Rows from a 3D modeling dataset
□ □ □ □ □ □ □
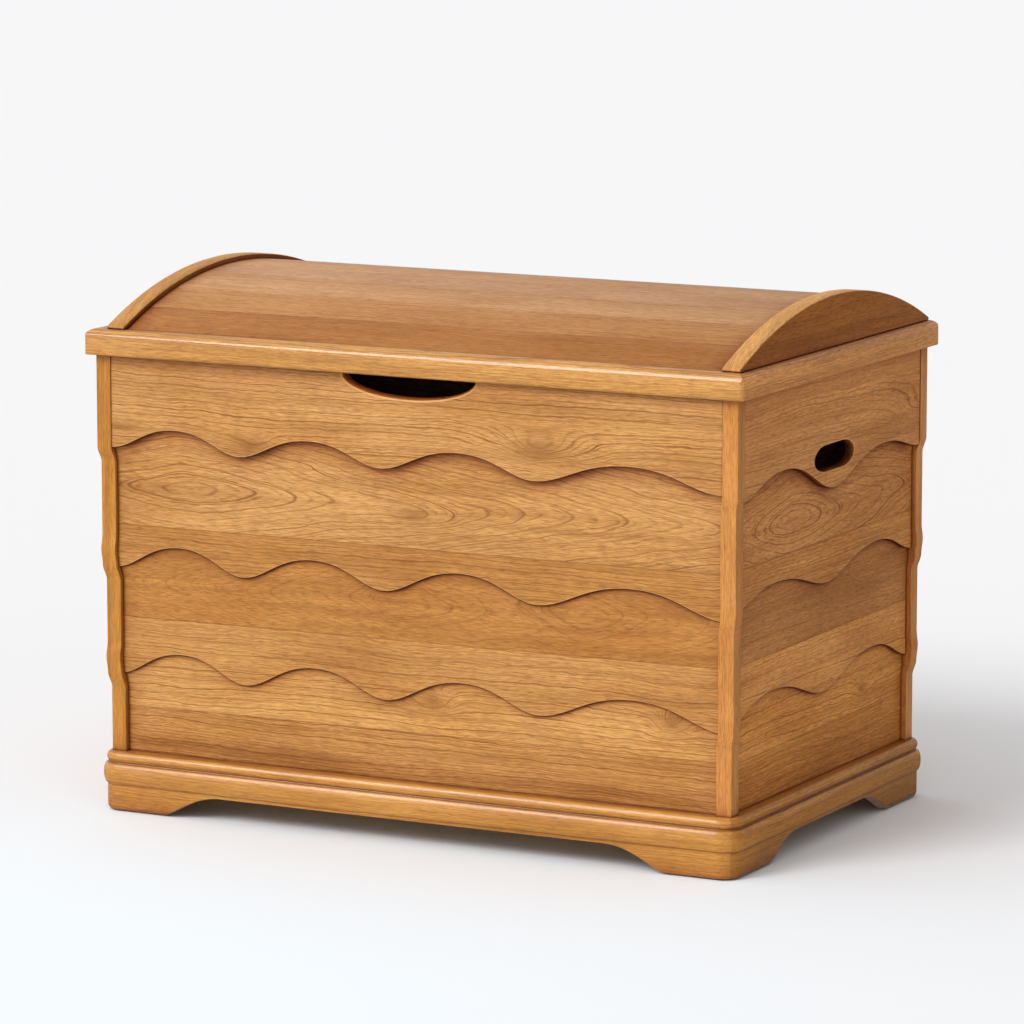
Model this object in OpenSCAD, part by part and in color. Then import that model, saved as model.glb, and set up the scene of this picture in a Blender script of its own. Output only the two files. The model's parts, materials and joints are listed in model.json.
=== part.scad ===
// Wooden toy box with a domed, slatted lid.
// Millimetres. The origin is on the floor at the centre of the box, +X runs along the
// front to the right, +Y goes to the back and +Z is up. The lid is drawn closed.

/* [Chest] */
// Width across the corner posts at the rim
body_width = 818; // [790:2:850]
// Depth across the corner posts at the rim
body_depth = 516; // [500:2:540]
// Height of the rim above the floor
rim_z = 536; // [520:1:560]
// Thickness of every wall board
board_t = 13; // [11:0.5:14]
// How far each post steps in at a board level
post_step = 3.3; // [2:0.1:4]
// Visible width of a corner post
post_w = 18.5; // [17:0.5:22]
// Depth of the groove that holds a board end
tongue = 4; // [3:0.5:5]
// Height of each rounded step on a post
step_h = 18; // [12:1:24]

/* [Scalloped boards] */
// Height where the first scalloped edge meets the posts
level_1 = 428.5; // [424:0.5:434]
// Height where the second scalloped edge meets the posts
level_2 = 290; // [284:0.5:296]
// Height where the third scalloped edge meets the posts
level_3 = 163; // [158:0.5:168]
// Widths of the scallops along the front, left to right, as a share of the panel
front_scallops = [0.217, 0.236, 0.25, 0.297]; // [0.2:0.01:0.3]
// Rise of the scallops on the front, from the top board down
front_rise = [24.5, 27.5, 28]; // [18:0.5:30]
// How far the front edges lie below the level at the posts, from the top board down
front_drop = [0, 2.4, 1.8]; // [0:0.2:3]
// Height of the side edges at the posts above their level, from the top board down
side_end = [-7, 9, 9]; // [-8:0.5:10]
// Height of the crest near the front of each side edge, from the top board down
side_crest_front = [14, 26, 30]; // [12:0.5:34]
// Height of the trough in the middle of each side edge, from the top board down
side_trough = [-23.5, 5, 5]; // [-24:0.5:8]
// Height of the crest near the rear of each side edge, from the top board down
side_crest_rear = [8.5, 32, 34.5]; // [8:0.5:36]

/* [Grips] */
// Width of the finger scoop in the front rim
scoop_w = 168; // [120:2:200]
// Depth of the finger scoop
scoop_h = 25; // [15:1:30]
// Length of each hand hole
grip_w = 106; // [90:1:120]
// Height of each hand hole
grip_h = 29; // [24:1:32]
// Length of the round end of a hand hole
grip_end = 32; // [15:1:40]
// Height of the hand hole's centre above the floor
grip_z = 440.5; // [438:0.5:444]

/* [Plinth] */
// Height of the plinth
plinth_h = 70; // [66:1:76]
// Half of the width across the plinth's feet
foot_x = 408; // [404:0.5:410]
// Half of the depth across the plinth's feet
foot_y = 261; // [258:0.5:263]
// Rounding of the upright corners of the plinth
plinth_r = 22; // [20:1:26]
// Height of the cut-out between the feet
arch_h = 28; // [20:1:30]
// Length of a foot along the front
foot_len_x = 83; // [70:1:110]
// Length of a foot along the side
foot_len_y = 93; // [70:1:110]

/* [Lid] */
// Overhang of the lid past the posts
overhang = 11; // [9:0.5:14]
// Thickness of the flat lid frame
rail_t = 30; // [26:1:34]
// Width of the lid frame members
rail_w = 52; // [50:1:60]
// Rounding of the lid frame's upper outer edge
nose_top = 12; // [3:0.5:13]
// Rounding of the lid frame's lower outer edge
nose_low = 3.5; // [1:0.5:5]
// Rounding of the lid frame's upright corners
corner_r = 7; // [3:0.5:12]
// Rise of the curved end boards above the lid frame
arch_rise = 59; // [55:1:66]
// Thickness of the curved end boards
arch_t = 23; // [20:1:26]
// Distance from the lid's right-hand edge to the curved end board
right_inset = 9; // [6:1:14]
// Distance from the lid's left-hand edge to the curved end board
left_inset = 25; // [6:1:28]
// How far the curved end boards stand proud of the staves
proud = 6; // [3:0.5:8]
// Thickness of the staves
stave_t = 14; // [12:0.5:16]
// Thickness of the metal hinge leaves
leaf_t = 2; // [1.6:0.1:2.4]

/* [Hidden] */

half = [body_width / 2, body_depth / 2];
level = [level_1, level_2, level_3];
// Distance from the face of a post to the face of each board, from the top board down
recess = [1, 5.5, 6.3, 7];
// Underside of the full thickness of each board, and the floor of the carcass
shoulder = [rim_z, 466, 332, 208, 38];
carcass_z = 38;
panel_t = 12;
cleat_h = 12;
cleat_w = 18;

// Lid geometry
lid_x = half[0] + overhang;
lid_y = half[1] + overhang;
rail_top = rim_z + rail_t;
arch_half = lid_y - 4.5;
arch_r = (arch_half * arch_half + arch_rise * arch_rise) / (2 * arch_rise);
dome_z = rail_top + arch_rise - arch_r;
stave_r = arch_r - proud;
stave_end = acos((rail_top - dome_z) / stave_r);
stave_n = 9;
stave_step = 2 * stave_end / stave_n;
stave_gap = 0.004;
stave_left = -lid_x + left_inset + arch_t;
stave_right = lid_x - right_inset - arch_t;

// Hinges
hinge_y = half[1] + 5;
hinge_x = [-250, 0, 250];
hinge_len = [64, 90, 64];
barrel_r = [4.2, 5.4, 4.2];
pin_r = [1.6, 2.4, 1.6];
screw_pitch = [22, 32, 22];
body_screw_y = half[1] - recess[0] - board_t / 2;
lid_screw_y = half[1] - 18;
screw_r = 1.6;
screw_head_r = 3.2;
screw_len = 16;
knuckle_gap = 0.3;
run_gap = 0.05;
fit_gap = 0.02;

// Share of a post step passed at height z, for the step that starts at height top
function eased(t) = t <= 0 ? 0 : (t >= 1 ? 1 : t * t * (3 - 2 * t));
function step_in(z) = post_step * (eased((level[0] - z) / step_h)
    + eased((level[1] - z) / step_h) + eased((level[2] - z) / step_h));
function swell_at(z, base) = (z > base && z < base + 36) ? 0.6 * (1 - cos(10 * (z - base))) : 0;
function post_in(z) = step_in(z) - swell_at(z, level[1]) - swell_at(z, level[2]);
function ring_heights(base, low, high, n) = [for (i = [0:n]) base + low + (high - low) * i / n];
function post_heights() = concat([carcass_z],
    ring_heights(level[2], -step_h, 0, 9), ring_heights(level[2], 4, 36, 8),
    ring_heights(level[1], -step_h, 0, 9), ring_heights(level[1], 4, 36, 8),
    ring_heights(level[0], -step_h, 0, 9), [rim_z]);

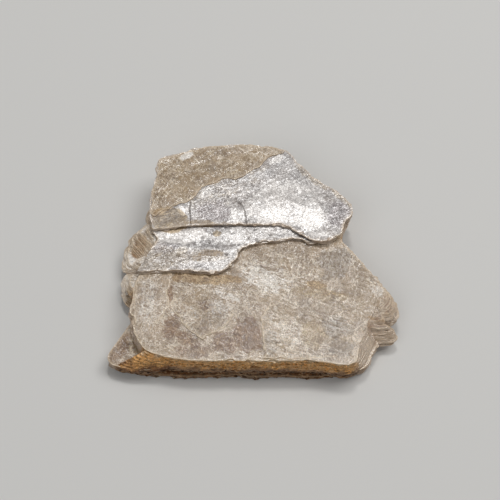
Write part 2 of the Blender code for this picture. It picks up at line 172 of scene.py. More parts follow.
□ □ □ □ □ □ □
Give the entries once more, exactly as they appear.

— Full response —
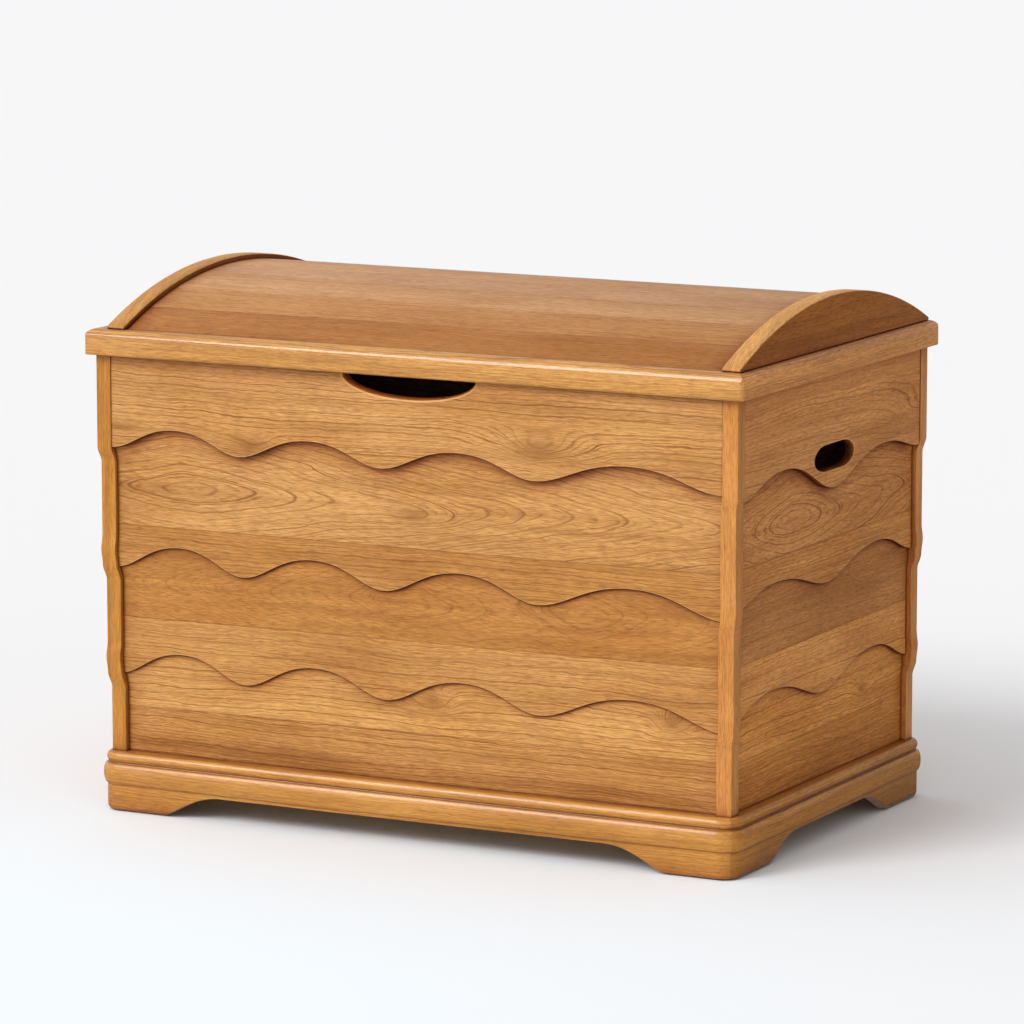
Model this object in OpenSCAD, part by part and in color. Then import that model, saved as model.glb, and set up the scene of this picture in a Blender script of its own. Output only the two files. The model's parts, materials and joints are listed in model.json.
=== part.scad ===
// Wooden toy box with a domed, slatted lid.
// Millimetres. The origin is on the floor at the centre of the box, +X runs along the
// front to the right, +Y goes to the back and +Z is up. The lid is drawn closed.

/* [Chest] */
// Width across the corner posts at the rim
body_width = 818; // [790:2:850]
// Depth across the corner posts at the rim
body_depth = 516; // [500:2:540]
// Height of the rim above the floor
rim_z = 536; // [520:1:560]
// Thickness of every wall board
board_t = 13; // [11:0.5:14]
// How far each post steps in at a board level
post_step = 3.3; // [2:0.1:4]
// Visible width of a corner post
post_w = 18.5; // [17:0.5:22]
// Depth of the groove that holds a board end
tongue = 4; // [3:0.5:5]
// Height of each rounded step on a post
step_h = 18; // [12:1:24]

/* [Scalloped boards] */
// Height where the first scalloped edge meets the posts
level_1 = 428.5; // [424:0.5:434]
// Height where the second scalloped edge meets the posts
level_2 = 290; // [284:0.5:296]
// Height where the third scalloped edge meets the posts
level_3 = 163; // [158:0.5:168]
// Widths of the scallops along the front, left to right, as a share of the panel
front_scallops = [0.217, 0.236, 0.25, 0.297]; // [0.2:0.01:0.3]
// Rise of the scallops on the front, from the top board down
front_rise = [24.5, 27.5, 28]; // [18:0.5:30]
// How far the front edges lie below the level at the posts, from the top board down
front_drop = [0, 2.4, 1.8]; // [0:0.2:3]
// Height of the side edges at the posts above their level, from the top board down
side_end = [-7, 9, 9]; // [-8:0.5:10]
// Height of the crest near the front of each side edge, from the top board down
side_crest_front = [14, 26, 30]; // [12:0.5:34]
// Height of the trough in the middle of each side edge, from the top board down
side_trough = [-23.5, 5, 5]; // [-24:0.5:8]
// Height of the crest near the rear of each side edge, from the top board down
side_crest_rear = [8.5, 32, 34.5]; // [8:0.5:36]

/* [Grips] */
// Width of the finger scoop in the front rim
scoop_w = 168; // [120:2:200]
// Depth of the finger scoop
scoop_h = 25; // [15:1:30]
// Length of each hand hole
grip_w = 106; // [90:1:120]
// Height of each hand hole
grip_h = 29; // [24:1:32]
// Length of the round end of a hand hole
grip_end = 32; // [15:1:40]
// Height of the hand hole's centre above the floor
grip_z = 440.5; // [438:0.5:444]

/* [Plinth] */
// Height of the plinth
plinth_h = 70; // [66:1:76]
// Half of the width across the plinth's feet
foot_x = 408; // [404:0.5:410]
// Half of the depth across the plinth's feet
foot_y = 261; // [258:0.5:263]
// Rounding of the upright corners of the plinth
plinth_r = 22; // [20:1:26]
// Height of the cut-out between the feet
arch_h = 28; // [20:1:30]
// Length of a foot along the front
foot_len_x = 83; // [70:1:110]
// Length of a foot along the side
foot_len_y = 93; // [70:1:110]

/* [Lid] */
// Overhang of the lid past the posts
overhang = 11; // [9:0.5:14]
// Thickness of the flat lid frame
rail_t = 30; // [26:1:34]
// Width of the lid frame members
rail_w = 52; // [50:1:60]
// Rounding of the lid frame's upper outer edge
nose_top = 12; // [3:0.5:13]
// Rounding of the lid frame's lower outer edge
nose_low = 3.5; // [1:0.5:5]
// Rounding of the lid frame's upright corners
corner_r = 7; // [3:0.5:12]
// Rise of the curved end boards above the lid frame
arch_rise = 59; // [55:1:66]
// Thickness of the curved end boards
arch_t = 23; // [20:1:26]
// Distance from the lid's right-hand edge to the curved end board
right_inset = 9; // [6:1:14]
// Distance from the lid's left-hand edge to the curved end board
left_inset = 25; // [6:1:28]
// How far the curved end boards stand proud of the staves
proud = 6; // [3:0.5:8]
// Thickness of the staves
stave_t = 14; // [12:0.5:16]
// Thickness of the metal hinge leaves
leaf_t = 2; // [1.6:0.1:2.4]

/* [Hidden] */

half = [body_width / 2, body_depth / 2];
level = [level_1, level_2, level_3];
// Distance from the face of a post to the face of each board, from the top board down
recess = [1, 5.5, 6.3, 7];
// Underside of the full thickness of each board, and the floor of the carcass
shoulder = [rim_z, 466, 332, 208, 38];
carcass_z = 38;
panel_t = 12;
cleat_h = 12;
cleat_w = 18;

// Lid geometry
lid_x = half[0] + overhang;
lid_y = half[1] + overhang;
rail_top = rim_z + rail_t;
arch_half = lid_y - 4.5;
arch_r = (arch_half * arch_half + arch_rise * arch_rise) / (2 * arch_rise);
dome_z = rail_top + arch_rise - arch_r;
stave_r = arch_r - proud;
stave_end = acos((rail_top - dome_z) / stave_r);
stave_n = 9;
stave_step = 2 * stave_end / stave_n;
stave_gap = 0.004;
stave_left = -lid_x + left_inset + arch_t;
stave_right = lid_x - right_inset - arch_t;

// Hinges
hinge_y = half[1] + 5;
hinge_x = [-250, 0, 250];
hinge_len = [64, 90, 64];
barrel_r = [4.2, 5.4, 4.2];
pin_r = [1.6, 2.4, 1.6];
screw_pitch = [22, 32, 22];
body_screw_y = half[1] - recess[0] - board_t / 2;
lid_screw_y = half[1] - 18;
screw_r = 1.6;
screw_head_r = 3.2;
screw_len = 16;
knuckle_gap = 0.3;
run_gap = 0.05;
fit_gap = 0.02;

// Share of a post step passed at height z, for the step that starts at height top
function eased(t) = t <= 0 ? 0 : (t >= 1 ? 1 : t * t * (3 - 2 * t));
function step_in(z) = post_step * (eased((level[0] - z) / step_h)
    + eased((level[1] - z) / step_h) + eased((level[2] - z) / step_h));
function swell_at(z, base) = (z > base && z < base + 36) ? 0.6 * (1 - cos(10 * (z - base))) : 0;
function post_in(z) = step_in(z) - swell_at(z, level[1]) - swell_at(z, level[2]);
function ring_heights(base, low, high, n) = [for (i = [0:n]) base + low + (high - low) * i / n];
function post_heights() = concat([carcass_z],
    ring_heights(level[2], -step_h, 0, 9), ring_heights(level[2], 4, 36, 8),
    ring_heights(level[1], -step_h, 0, 9), ring_heights(level[1], 4, 36, 8),
    ring_heights(level[0], -step_h, 0, 9), [rim_z]);

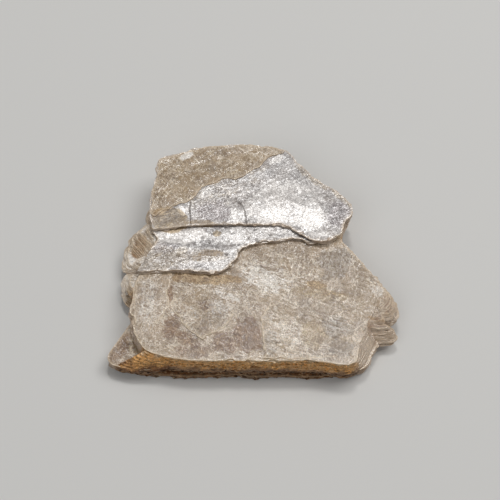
Write part 2 of the Blender code for this picture. It picks up at line 172 of scene.py. More parts follow.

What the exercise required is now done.